Les chats sont-ils vraiment un danger pour la biodiversité ?

Photo d'illustration

Le député écologiste François-Michel Lambert voulait que le chat puisse être classé “espèce nuisible” afin de rendre possible les “battues administratives” aux chats pour protéger la biodiversité.

Les chats, ennemis de la biodiversité ? La question est posée après l’amendement proposé, puis jugé irrecevable par l’Assemblée nationale pour un problème de procédure, par le député François-Michel Lambert, coprésident du parti Liberté écologie fraternité.

“Pour lutter contre la disparition” de certaines espèces, “le chat doit faire partie des espèces d’animaux susceptibles d’être classées ‘nuisible’ pour que les préfets puissent (...) ordonner, le cas échéant, des battues administratives”, écrivait-il.

“Mon objectif c’est de sauver la biodiversité, pas de tuer des chats”

Quelques lignes qui ont suscité la colère de plusieurs associations de défense des animaux, dont la fondation Brigitte Bardot ou encore le journaliste Hugo Clement.

Face à la polémique, François-Michel Lambert explique : “Ce sont les chats sauvages qui posent problème, évidemment pas les chats domestiques. Mon objectif, c’est de sauver la biodiversité, pas de tuer un chat. Si on me dit qu’il existe d’autres solutions, cela me va très bien”, nous explique le député écologiste des Bouches-du-Rhône.

Car selon lui, la multiplication des chats sauvages est une menace pour la biodiversité. “Dans ma circonscription, on a des chats sauvages qui sont des super-prédateurs. Si on ne fait rien, le lézard endémique, le rouge-gorge, pourraient disparaître dans les espaces Natura 2000 ou dans les collines de Marcel Pagnol”, explique François-Michel Lambert.

La menace, une surpopulation des chats errants

Il existe peu de données disponibles sur le sujet. On estime la population des chats à environ 20 millions en France, dont au moins 8 millions sont considérés comme errants, selon Benoît Pisanu, chercheur associé au Museum d’Histoire naturelle. “Les vétérinaires notent une augmentation régulière de la population des chats. Mécaniquement, on peut en déduire que le nombre de chats errants augmente également”, estime le chercheur, qui reste prudent en raison du faible nombre de données disponibles.

Une hausse de la population qui peut avoir un impact sur la biodiversité “surtout localement, dans les zones protégées”. Selon lui, la menace essentielle est la surpopulation du nombre de chats errants qui pourrait “créer un déséquilibre dans la biodiversité, et menacer des espèces comme “les petits oiseaux, les petits rongeurs du type musaraigne”.

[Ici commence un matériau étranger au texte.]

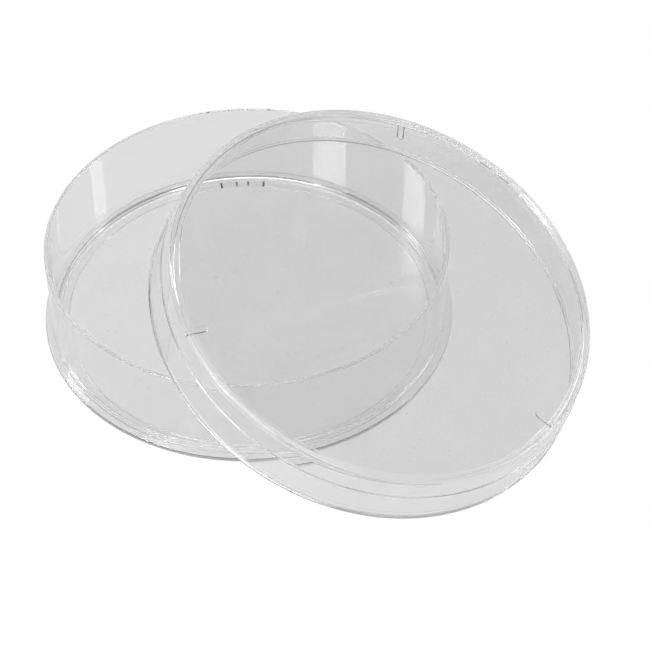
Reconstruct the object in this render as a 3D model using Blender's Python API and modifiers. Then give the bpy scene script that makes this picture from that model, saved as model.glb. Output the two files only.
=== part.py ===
"""A deep petri dish in clear plastic: the base stands open side up and the lid leans on its rim.

Both pieces are turned about their own axis from one profile. The base carries a flange round its
foot and a stacking ring underneath. The lid has a stacking ring on top, a shallow step round its
skirt and three radial vent ribs under its panel. Each ring is broken once, by two gaps with a
short bead left between them.
"""

import math

import bmesh
import bpy
from mathutils import Matrix, Vector

MM = 0.001

# Base, from its own axis and the table
BASE_RIM_R = 45.0 * MM
BASE_WALL_FOOT_R = 44.6 * MM
BASE_WALL = 1.0 * MM
BASE_RIM_WALL = 0.8 * MM
RIM_INNER_ROUND = 0.15 * MM
RIM_OUTER_ROUND = 0.25 * MM
BASE_HEIGHT = 22.7 * MM
BASE_FLOOR_UNDER = 0.6 * MM
BASE_FLOOR_TOP = 1.7 * MM
BASE_CORNER_R = 1.7 * MM
FLANGE_R = 46.3 * MM
FLANGE_TOP = 1.75 * MM
FLANGE_ROUND = 0.4 * MM
FOOT_RING_OUT_R = 43.1 * MM
FOOT_RING_IN_R = 41.0 * MM
FOOT_RING_EDGE = 0.2 * MM

# Lid, from its own axis and the plane of its open rim
LID_RIM_R = 48.8 * MM
LID_RIM_BEAD = 0.8 * MM
LID_SKIRT_LOW_R = 48.5 * MM
LID_STEP_R = 48.1 * MM
LID_STEP_Z = 8.1 * MM
LID_STEP_DEPTH = 0.35 * MM
LID_TOP_R = 47.3 * MM
LID_WALL = 1.0 * MM
LID_PANEL_UNDER = 11.8 * MM
LID_PANEL_TOP = 12.9 * MM
LID_CORNER_R = 0.9 * MM
LID_EDGE_ROUND = 0.45 * MM
LID_INNER_EDGE = 0.15 * MM
LID_BEAD_SHOULDER = 60
STACK_RING_IN_R = 45.1 * MM
STACK_RING_TOP = 13.3 * MM
STACK_RING_RISE = 0.3 * MM

# Radial vent ribs under the lid's panel
RIB_COUNT = 3
RIB_WIDTH = 1.6 * MM
RIB_DEPTH = 0.6 * MM
RIB_INNER_R = 41.8 * MM
RIB_OUTER_R = 46.7 * MM
RIB_NOSE_R = 0.77 * MM

# The break in each stacking ring, as lengths along the ring
FOOT_BREAK = math.radians(93.5)
FOOT_GAP = 3.7 * MM
FOOT_BEAD = 2.7 * MM
STACK_BREAK = math.radians(90.0)
STACK_GAP = 3.0 * MM
STACK_BEAD = 2.3 * MM

# The blocks that cut the gaps: they stop just short of the face that the ring stands on
CUT_HEIGHT = 1.5 * MM
CUT_SHORT = 0.05 * MM
CUT_MARGIN = 0.4 * MM
CUT_PAST_SKIRT = 1.2 * MM

# How the lid leans on the base
LEAN_OFFSET = 32.6 * MM
LEAN_BEARING = math.radians(-36.0)
LEAN_TILT = math.radians(20.15)
LEAN_TILT_BEARING = math.radians(-33.0)
LID_SPIN = math.radians(-1.5)

SEGMENTS = 96
ROUND_STEPS = 5
EDGE_STEPS = 3
FLANGE_STEPS = 4
NOSE_STEPS = 4
MERGE_DISTANCE = 0.00001

PLASTIC = (0.86, 0.88, 0.88, 1.0)
PLASTIC_IOR = 1.59
PLASTIC_TRANSMISSION = 0.9
BASE_ROUGHNESS = 0.04
LID_ROUGHNESS = 0.05


def clear_scene():
    for obj in list(bpy.data.objects):
        bpy.data.objects.remove(obj, do_unlink=True)


def new_collection(name):
    group = bpy.data.collections.new(name)
    bpy.context.scene.collection.children.link(group)
    return group


def plastic(name, roughness):
    material = bpy.data.materials.new(name)
    material.use_nodes = True
    shader = material.node_tree.nodes["Principled BSDF"]
    shader.inputs["Base Color"].default_value = PLASTIC
    shader.inputs["Roughness"].default_value = roughness
    shader.inputs["Metallic"].default_value = 0.0
    shader.inputs["IOR"].default_value = PLASTIC_IOR
    shader.inputs["Transmission Weight"].default_value = PLASTIC_TRANSMISSION
    return material


def arc(centre_r, centre_z, radius, start, end, steps=ROUND_STEPS):
    """Points of an arc in the profile plane, from one angle in degrees to another."""
    points = []
    for i in range(steps + 1):
        angle = math.radians(start + (end - start) * i / steps)
        points.append((centre_r + radius * math.cos(angle), centre_z + radius * math.sin(angle)))
    return points


def base_profile():
    """From the floor's centre, up the inside, over the rim, down the outside and under the foot."""
    inner_foot_r = BASE_WALL_FOOT_R - BASE_WALL
    inner_rim_r = BASE_RIM_R - BASE_RIM_WALL
    edge = FOOT_RING_EDGE
    points = [(0.0, BASE_FLOOR_TOP)]
    points += arc(inner_foot_r - BASE_CORNER_R, BASE_FLOOR_TOP + BASE_CORNER_R, BASE_CORNER_R, -90, 0)
    inner, outer = RIM_INNER_ROUND, RIM_OUTER_ROUND
    points += arc(inner_rim_r + inner, BASE_HEIGHT - inner, inner, 180, 90, EDGE_STEPS)
    points += arc(BASE_RIM_R - outer, BASE_HEIGHT - outer, outer, 90, 0, EDGE_STEPS)
    points.append((BASE_WALL_FOOT_R, FLANGE_TOP))
    flange = FLANGE_ROUND
    points += arc(FLANGE_R - flange, FLANGE_TOP - flange, flange, 90, 0, FLANGE_STEPS)
    points += arc(FLANGE_R - flange, BASE_FLOOR_UNDER + flange, flange, 0, -90, FLANGE_STEPS)
    points.append((FOOT_RING_OUT_R, BASE_FLOOR_UNDER))
    points.append((FOOT_RING_OUT_R, edge))
    points.append((FOOT_RING_OUT_R - edge, 0.0))
    points.append((FOOT_RING_IN_R + edge, 0.0))
    points.append((FOOT_RING_IN_R, edge))
    points.append((FOOT_RING_IN_R, BASE_FLOOR_UNDER))
    points.append((0.0, BASE_FLOOR_UNDER))
    return points


def lid_profile():
    """From the panel's centre, over the stacking ring, down the skirt, round the rim and back inside."""
    bead_round = LID_RIM_BEAD / 2
    inner_rim_r = LID_SKIRT_LOW_R - LID_WALL
    inner_step_r = LID_STEP_R - LID_WALL
    inner_top_r = LID_TOP_R - LID_WALL
    edge = LID_INNER_EDGE
    points = [(0.0, LID_PANEL_TOP)]
    points.append((STACK_RING_IN_R, LID_PANEL_TOP))
    points.append((STACK_RING_IN_R + STACK_RING_RISE / 2, STACK_RING_TOP - edge / 2))
    points.append((STACK_RING_IN_R + STACK_RING_RISE, STACK_RING_TOP))
    points += arc(LID_TOP_R - LID_EDGE_ROUND, STACK_RING_TOP - LID_EDGE_ROUND, LID_EDGE_ROUND, 90, 0)
    points.append((LID_STEP_R - LID_STEP_DEPTH, LID_STEP_Z + LID_STEP_DEPTH))
    points.append((LID_STEP_R, LID_STEP_Z))
    points.append((LID_SKIRT_LOW_R, LID_RIM_BEAD + bead_round))
    points += arc(LID_RIM_R - bead_round, bead_round, bead_round, LID_BEAD_SHOULDER, -90)
    points.append((inner_rim_r + edge, 0.0))
    points.append((inner_rim_r, edge))
    points.append((inner_step_r, LID_STEP_Z))
    points += arc(inner_top_r - LID_CORNER_R, LID_PANEL_UNDER - LID_CORNER_R, LID_CORNER_R, 0, 90)
    points.append((0.0, LID_PANEL_UNDER))
    return points


def turned(name, profile, group, material):
    """A solid of revolution about local Z, made from its profile by a Screw modifier."""
    mesh = bpy.data.meshes.new(name)
    vertices = [(r, 0.0, z) for r, z in profile]
    edges = [(i, i + 1) for i in range(len(profile) - 1)]
    mesh.from_pydata(vertices, edges, [])
    mesh.materials.append(material)
    obj = bpy.data.objects.new(name, mesh)
    group.objects.link(obj)
    screw = obj.modifiers.new("Turn", "SCREW")
    screw.axis = "Z"
    screw.steps = SEGMENTS
    screw.render_steps = SEGMENTS
    screw.use_merge_vertices = True
    screw.merge_threshold = MERGE_DISTANCE
    screw.use_smooth_shade = True
    return obj


def block(name, radial, across, height, group, nose=0.0):
    """A box centred on its own origin, long side radial; nose rounds its inner end."""
    shape = bmesh.new()
    bmesh.ops.create_cube(shape, size=1.0)
    bmesh.ops.scale(shape, vec=(radial, across, height), verts=shape.verts)
    if nose:
        inner = [e for e in shape.edges if all(v.co.x < 0.0 for v in e.verts)]
        upright = [e for e in inner if e.verts[0].co.y == e.verts[1].co.y]
        bmesh.ops.bevel(shape, geom=upright, offset=nose, segments=NOSE_STEPS, profile=0.5, affect="EDGES")
    mesh = bpy.data.meshes.new(name)
    shape.to_mesh(mesh)
    shape.free()
    obj = bpy.data.objects.new(name, mesh)
    group.objects.link(obj)
    obj.hide_render = True
    obj.display_type = "WIRE"
    return obj


def combine(obj, other, operation):
    modifier = obj.modifiers.new(other.name, "BOOLEAN")
    modifier.operation = operation
    modifier.solver = "EXACT"
    modifier.object = other


def break_ring(obj, label, bearing, inner_r, outer_r, z, gap, bead, group):
    """Cuts two gaps, either side of a short bead, in the ring that reaches from one radius to another."""
    radius = (inner_r + outer_r) / 2
    for side, letter in ((-1, "a"), (1, "b")):
        cutter = block(f"{label}_gap_{letter}", outer_r - inner_r, gap, CUT_HEIGHT, group)
        spin = Matrix.Rotation(bearing + side * (gap + bead) / 2 / radius, 4, "Z")
        cutter.matrix_world = spin @ Matrix.Translation((radius, 0.0, z))
        combine(obj, cutter, "DIFFERENCE")


def make_base(group, cutters):
    base = turned("dish_base", base_profile(), group, plastic("base_plastic", BASE_ROUGHNESS))
    z = BASE_FLOOR_UNDER - CUT_SHORT - CUT_HEIGHT / 2
    inner_r = FOOT_RING_IN_R - CUT_MARGIN
    outer_r = FOOT_RING_OUT_R + CUT_MARGIN
    break_ring(base, "foot", FOOT_BREAK, inner_r, outer_r, z, FOOT_GAP, FOOT_BEAD, cutters)
    return base


def make_lid(group, cutters):
    lid = turned("dish_lid", lid_profile(), group, plastic("lid_plastic", LID_ROUGHNESS))
    sunk = (LID_PANEL_TOP - LID_PANEL_UNDER) / 2
    rib_height = RIB_DEPTH + sunk
    rib_length = RIB_OUTER_R - RIB_INNER_R
    middle = ((RIB_INNER_R + RIB_OUTER_R) / 2, 0.0, LID_PANEL_UNDER + sunk - rib_height / 2)
    for i in range(RIB_COUNT):
        rib = block(f"rib_{i}", rib_length, RIB_WIDTH, rib_height, cutters, nose=RIB_NOSE_R)
        rib.matrix_world = Matrix.Rotation(2 * math.pi * i / RIB_COUNT, 4, "Z") @ Matrix.Translation(middle)
        combine(lid, rib, "UNION")
    z = LID_PANEL_TOP + CUT_SHORT + CUT_HEIGHT / 2
    inner_r = STACK_RING_IN_R - CUT_MARGIN
    outer_r = LID_TOP_R + CUT_PAST_SKIRT
    break_ring(lid, "stack", STACK_BREAK, inner_r, outer_r, z, STACK_GAP, STACK_BEAD, cutters)
    return lid


def leaning():
    """The lid's place: tilted, with the lowest point of its rim on the table."""
    drop = max(r * math.sin(LEAN_TILT) - z * math.cos(LEAN_TILT) for r, z in lid_profile())
    east = LEAN_OFFSET * math.cos(LEAN_BEARING)
    north = LEAN_OFFSET * math.sin(LEAN_BEARING)
    turn = Matrix.Rotation(LEAN_TILT_BEARING, 4, "Z")
    tilt = Matrix.Rotation(LEAN_TILT, 4, "Y")
    spin = Matrix.Rotation(LID_SPIN, 4, "Z")
    return Matrix.Translation((east, north, drop)) @ turn @ tilt @ spin


def place(obj, helpers, matrix):
    for piece in [obj] + helpers:
        piece.matrix_world = matrix @ piece.matrix_world


def middle_of(objects):
    """The middle of the objects' bounding box, seen from above."""
    bpy.context.view_layer.update()
    graph = bpy.context.evaluated_depsgraph_get()
    corners = []
    for obj in objects:
        seen = obj.evaluated_get(graph)
        mesh = seen.to_mesh()
        corners += [seen.matrix_world @ v.co for v in mesh.vertices]
        seen.to_mesh_clear()
    xs = [c.x for c in corners]
    ys = [c.y for c in corners]
    return Vector(((min(xs) + max(xs)) / 2, (min(ys) + max(ys)) / 2, 0.0))


def main():
    clear_scene()
    parts = new_collection("petri_dish")
    cutters = new_collection("cutters")
    base = make_base(parts, cutters)
    base_helpers = list(cutters.objects)
    lid = make_lid(parts, cutters)
    lid_helpers = [obj for obj in cutters.objects if obj not in base_helpers]
    place(lid, lid_helpers, leaning())
    to_origin = Matrix.Translation(-middle_of([base, lid]))
    place(base, base_helpers, to_origin)
    place(lid, lid_helpers, to_origin)


main()
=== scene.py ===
"""A deep petri dish in clear polystyrene: the base open side up and the lid leaning on its rim.

Both mouldings are turned from filleted profiles, with the breaks in the stacking rings and the
vent ribs formed in the same skin, and stand for the CAD nodes dish_base and dish_lid.
"""

import math

import bmesh
import bpy
import numpy as np
from mathutils import Matrix, Vector


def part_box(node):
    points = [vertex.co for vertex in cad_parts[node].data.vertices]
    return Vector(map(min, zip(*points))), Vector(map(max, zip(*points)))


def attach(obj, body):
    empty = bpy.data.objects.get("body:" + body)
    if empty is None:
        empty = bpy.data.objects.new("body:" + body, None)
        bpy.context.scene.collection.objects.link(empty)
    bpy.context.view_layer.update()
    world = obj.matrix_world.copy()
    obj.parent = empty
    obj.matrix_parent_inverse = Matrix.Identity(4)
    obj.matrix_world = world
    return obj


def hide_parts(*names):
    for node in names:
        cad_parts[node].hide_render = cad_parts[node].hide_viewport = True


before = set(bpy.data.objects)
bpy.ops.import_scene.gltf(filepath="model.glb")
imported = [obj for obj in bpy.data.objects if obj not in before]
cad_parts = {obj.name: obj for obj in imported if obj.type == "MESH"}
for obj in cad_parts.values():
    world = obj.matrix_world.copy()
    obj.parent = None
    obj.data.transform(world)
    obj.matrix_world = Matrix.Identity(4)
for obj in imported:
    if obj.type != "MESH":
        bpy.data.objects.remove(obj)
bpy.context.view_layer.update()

MM = 0.001
OWN_PLACE = "own_place"

# Base, from its own axis and the table, in millimetres
BASE_RIM_R = 45.0
BASE_WALL_FOOT_R = 44.6
BASE_WALL = 1.0
BASE_RIM_WALL = 0.8
RIM_INNER_ROUND = 0.15
RIM_OUTER_ROUND = 0.25
BASE_HEIGHT = 22.7
BASE_FLOOR_UNDER = 0.6
BASE_FLOOR_TOP = 1.7
BASE_CORNER_R = 1.7
FLANGE_R = 46.3
FLANGE_TOP = 1.75
FOOT_RING_OUT_R = 43.1
FOOT_RING_IN_R = 41.0
FOOT_RING_ROUND = 0.2
FOOT_RING_DRAFT = 0.06
FLANGE_ROUND = 0.4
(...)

Les oiseaux de jardin de plus en plus victimes des chats

Une menace “réelle” dans les zones protégées, où la biodiversité est importante, mais dont il est ”difficile d’en mesurer l'importance par rapport à d'autres phénomènes comme l’urbanisation ou le changement climatique”, relativise Benoît Pisanu.

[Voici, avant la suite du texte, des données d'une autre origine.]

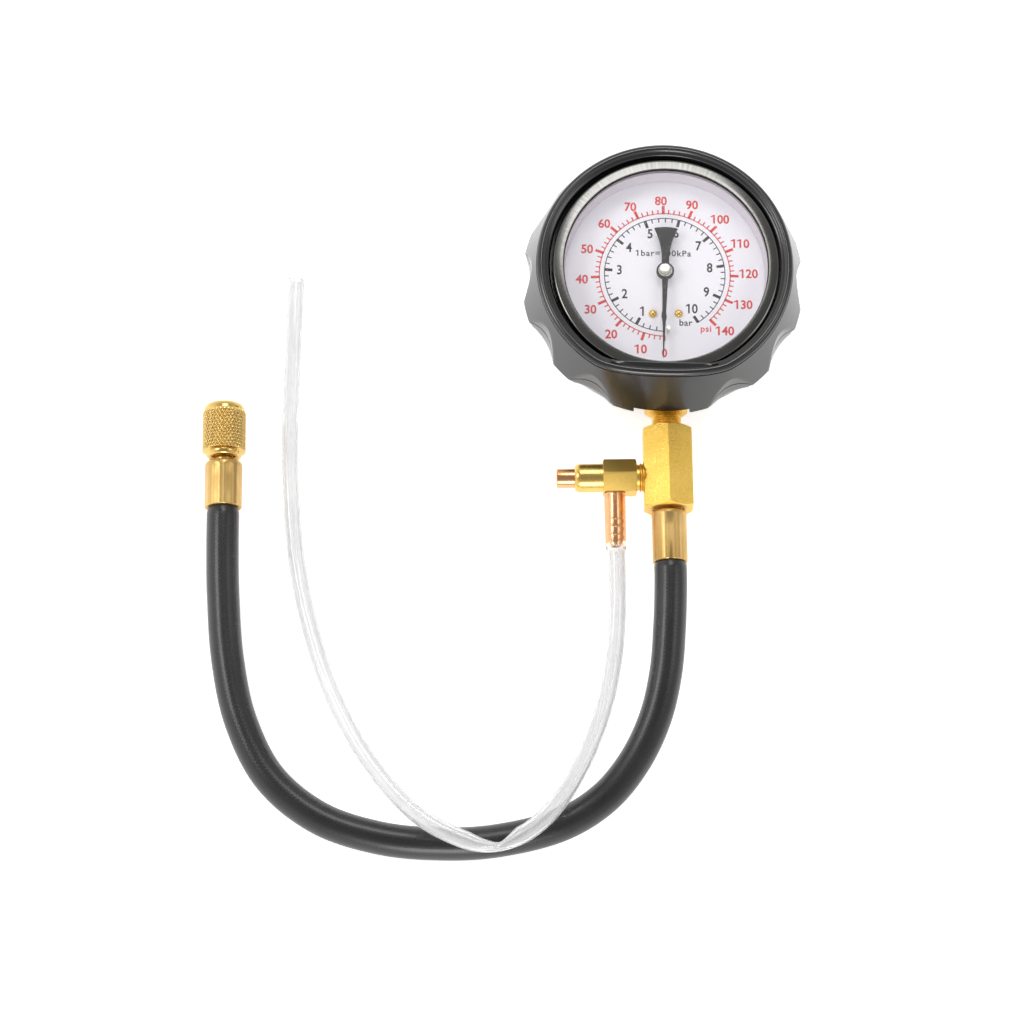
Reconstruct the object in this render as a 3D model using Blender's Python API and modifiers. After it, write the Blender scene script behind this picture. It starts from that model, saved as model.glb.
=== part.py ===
"""Fuel pressure tester: a bottom-entry dial gauge in a rubber boot, a brass tee with a
press-to-bleed valve and drain tube, and a black hose that ends in a knurled coupler.

The gauge lies on its back: +Z is the way the dial faces, the stem and the tee run along -Y,
and the pointer turns about the Z axis through the origin. z = 0 is the back of the boot.
"""
import math

import bmesh
import bpy
from mathutils import Matrix, Vector

mm = 0.001

# Clearances
GAP = 0.3 * mm            # between pieces that touch on the real tester
STACK_GAP = 0.2 * mm      # between the thin rings stacked under the bezel
MESH_GAP = 0.08 * mm      # play of the tiny gear teeth

# Rubber boot
BOOT_FLOOR = 3.0 * mm
BOOT_RIM_WALL = 6.25 * mm         # rim of the boot, out from the case
BOOT_FLARE = 4.6 * mm            # widest plane, out from the rim
BOOT_SHIFT_X = -0.4 * mm         # the soft outside sits a little off the case's axis
BOOT_SHIFT_Y = 0.3 * mm
BOOT_FLARE_DROP = 17.6 * mm      # from the rim plane down to the widest plane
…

Une des rares données disponibles sur le sujet vient de la Société française pour l’étude et la protection des mammifères, qui estime que la part de la prédation des oiseaux de jardin par le chat a augmenté de 50% en 15 ans.

Si en France, le problème de l’impact des chats sur la biodiversité a du mal à être évoqué, c’est parce qu’on a “un affect avec cet animal. Vous remplacez le chat par le rat, il n’y aurait pas la même émotion à le classer comme nuisible”, ajoute le député François-Michel Lambert.

Un programme d’abattage de chats en Australie

Un problème d’affect avec les chats dont l’Australie ne s’est pas embarrassée. En juillet 2015, le gouvernement australien a déclaré “la guerre” aux chats sauvages, affichant l’objectif de 2 millions de chats tués en cinq ans.

Selon une étude parue dans Biological Conservation en 2017, les chats tueraient 377 millions d’oiseaux et 649 millions de reptiles chaque année en Australie. De quoi sérieusement menacer la biodiversité locale. D’autres résultats plus récent, parus en 2019 dans Nature, évoquent 800 millions de mammifères tués chaque année par les chats errants.

Les associations prônent la stérilisation

Si une telle mesure “pourrait être efficace, il y a d’autres options moins radicales à prendre avant comme des programmes de stérilisation ou de capture”, rappelle le chercheur.

La prévention et la responsabilisation, c’est justement ce que prônent les associations de protection des animaux. “Les propriétaires sont les premiers responsables de la hausse des chats errants. Il faut démultiplier la stérilisation, voire la rendre obligatoire, pour limiter l’accroissement non-controlé de la population”, prône Anne-Laure Dugué, responsable du programme faune en détresse à la LPO. La Ligue de Protection des Oiseaux juge par exemple que les chats sont responsables à 25% de la mortalité des passereaux dans les campagnes.